Here are the new conditions we add to the binary search tree representation invariant:

- There are no two adjacent red nodes along any path.
- Every path from the root to a leaf has the same number of black
nodes. This number is called the
*black height*(BH) of the tree.

If a tree satisfies these two conditions, it must also be the case that every subtree of the tree also satisfies the conditions. If a subtree violated either of the conditions, the whole tree would also.

Additionally, we require that the root of the tree be colored black. This can always be enforced by simply setting its color to black; doing this does not cause any other invariants to be violated.

With these invariants, the longest possible path from the root to an empty
node would alternately contain red and black nodes; therefore it is at most
twice as long as the shortest possible path, which only contains black nodes. If
*n* is the number of nodes in the tree, the longest
path cannot have a length greater than twice the length of the paths in a
perfect binary tree: 2 log *n*,
which is O(log *n*). Therefore,
the tree has height O(log *n*) and
the operations are all asymptotically logarithmic in the number of nodes.

Another way to see this is to think about just the black nodes in the tree.
Suppose we snip all the red nodes out of the trees and reconnecting each black node
to its closest black ancestor. Then we have a tree whose leaves are all
at depth BH, and whose branching factor ranges between 2 and 4. Such a tree
must contain at least Ω(2^{BH}) nodes, and so must the whole
tree when we add the red nodes back in. If *n* is Ω(2^{BH}),
then black height BH is *O*(log *n*). But invariant 1 says that the longest
path is at most *h* = 2BH. So *h* is *O*(log *n*) too.

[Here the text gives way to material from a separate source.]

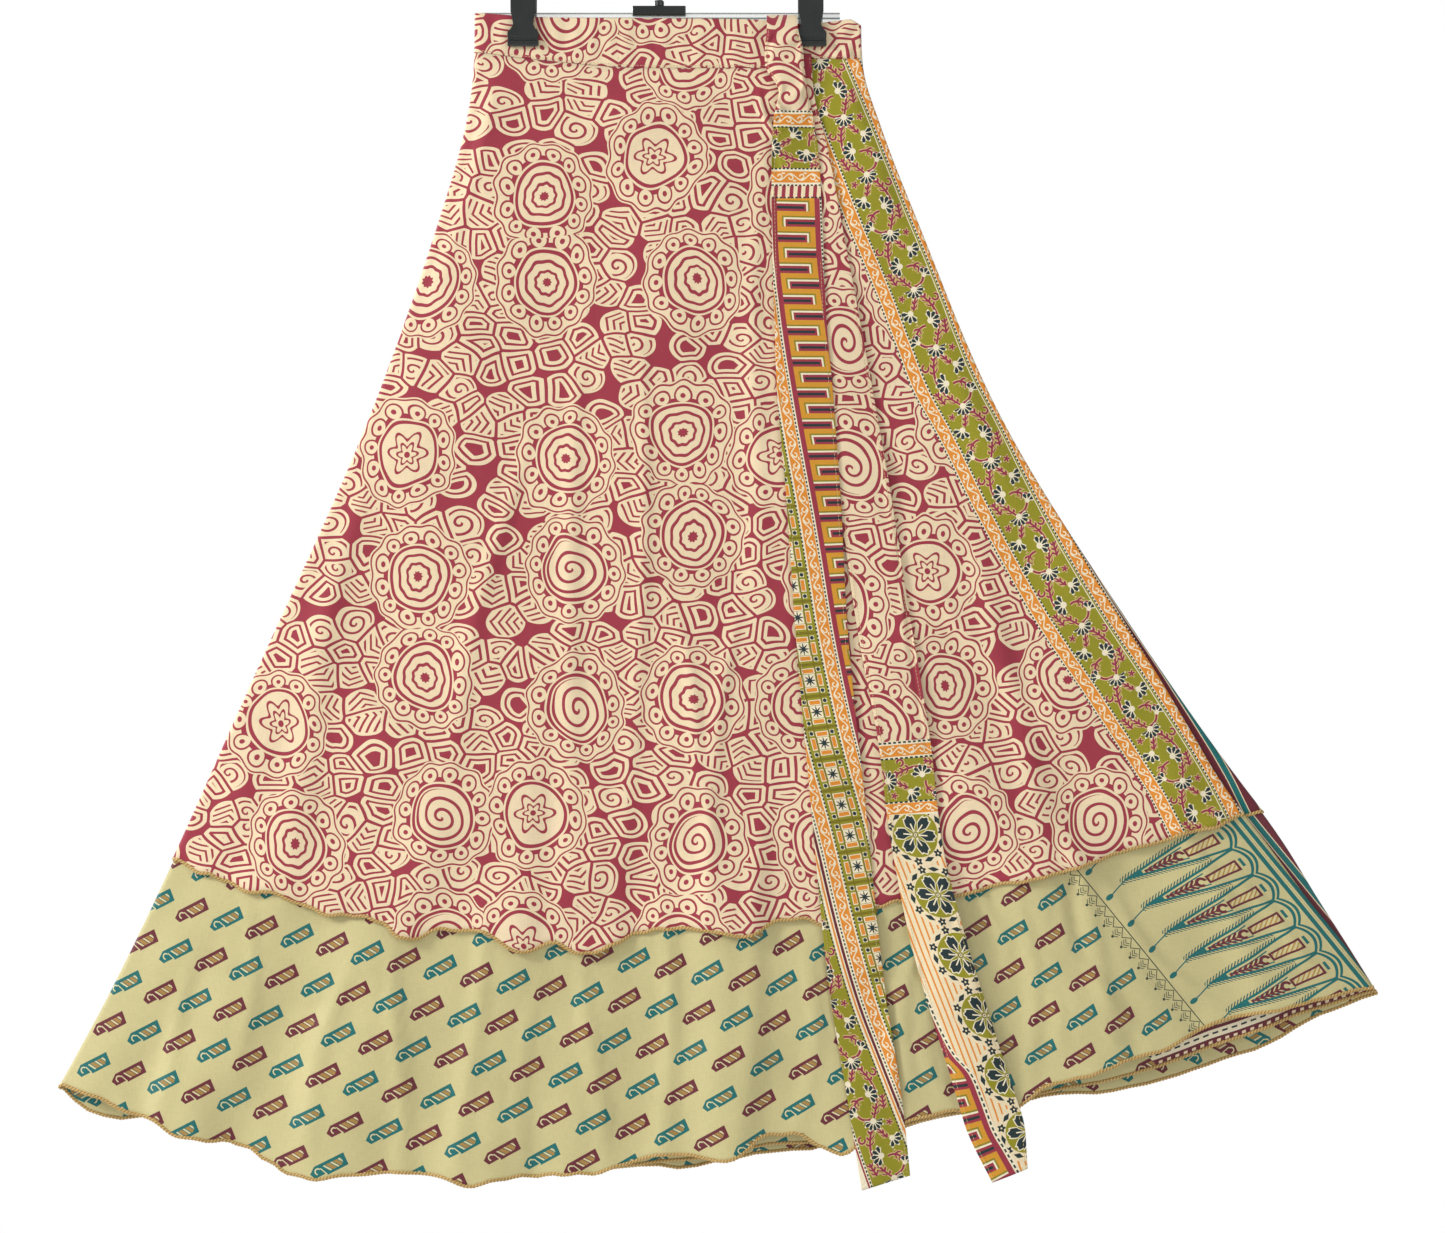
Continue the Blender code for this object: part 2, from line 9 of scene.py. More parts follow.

How do we check for membership in red-black trees? Exactly the same way as for general binary trees.

let rec mem x = function Leaf -> false | Node (_, y, left, right) -> x = y || (x < y && mem x left) || (x > y && mem x right)

More interesting is the `insert`

operation.
As with standard binary trees, we add a node by replacing the leaf found by the search procedure.
We also color the new node red to ensure that invariant 2 is preserved.
However, this may destroy invariant 1 by producing two adjacent red nodes.
In order to restore the invariant, we consider not only the new red node and its red parent,
but also its (black) grandparent.
The next figure shows the four possible cases that can arise.

B1234_{z}B_{z}B_{x}B_{x}/ \ / \ / \ / \ R_{y}d R_{x}d a R_{z}a R_{y}/ \ / \ / \ / \ R_{x}c a R_{y}R_{y}d b R_{z}/ \ / \ / \ / \ a b b c b c c d

Notice that in each of these trees, the values of the nodes in a, b, c, d must have the same relative ordering with respect to x, y, and z: a < x < b < y < c < z < d. Therefore, we can transform the tree to restore the invariant locally by replacing any of the above four cases with:

R_{y}/ \ B_{x}B_{z}/ \ / \ a b c d

This balance function can be written simply and concisely using pattern matching, where each of the four input cases is mapped to the same output case. In addition, there is the case where the tree is left unchanged locally.

let balance = function Black, z, Node (Red, y, Node (Red, x, a, b), c), d | Black, z, Node (Red, x, a, Node (Red, y, b, c)), d | Black, x, a, Node (Red, z, Node (Red, y, b, c), d) | Black, x, a, Node (Red, y, b, Node (Red, z, c, d)) -> Node (Red, y, Node (Black, x, a, b), Node (Black, z, c, d)) | a, b, c, d -> Node (a, b, c, d)

This balancing transformation possibly breaks invariant 1 one level
up in the tree, but it can be restored again at that level in the same way,
and so on up the tree. In the worst case, the process cascades all the
way up to the root, resulting in two adjacent red nodes, one of them the root.
But if this happens, we can just recolor the root black, which increases the
BH by one. The amount of work is *O*(log *n*).
The `insert`

code using `balance`

is as follows:

let insert x s = let rec ins = function Leaf -> Node (Red, x, Leaf, Leaf) | Node (color, y, a, b) as s -> if x < y then balance (color, y, ins a, b) else if x > y then balance (color, y, a, ins b) else s in match ins s with Node (_, y, a, b) -> Node (Black, y, a, b) | Leaf -> (* guaranteed to be nonempty *) failwith "RBT insert failed with ins returning leaf"

Removing an element from a red-black tree works analogously. We start with BST element removal and then do rebalancing. When an interior (nonleaf) node is removed, we simply splice it out if it has fewer than two nonleaf children; if it has two nonleaf children, we find the next value in the tree, which must be found inside its right child.

Balancing the trees during removal from red-black tree requires considering more cases. Deleting a black element from the tree creates the possibility that some path in the tree has too few black nodes, breaking the black-height invariant 2. The solution is to consider that path to contain a "doubly-black" node. A series of tree rotations can then eliminate the doubly-black node by propagating the "blackness" up until a red node can be converted to a black node, or until the root is reached and it can be changed from doubly-black to black without breaking the invariant.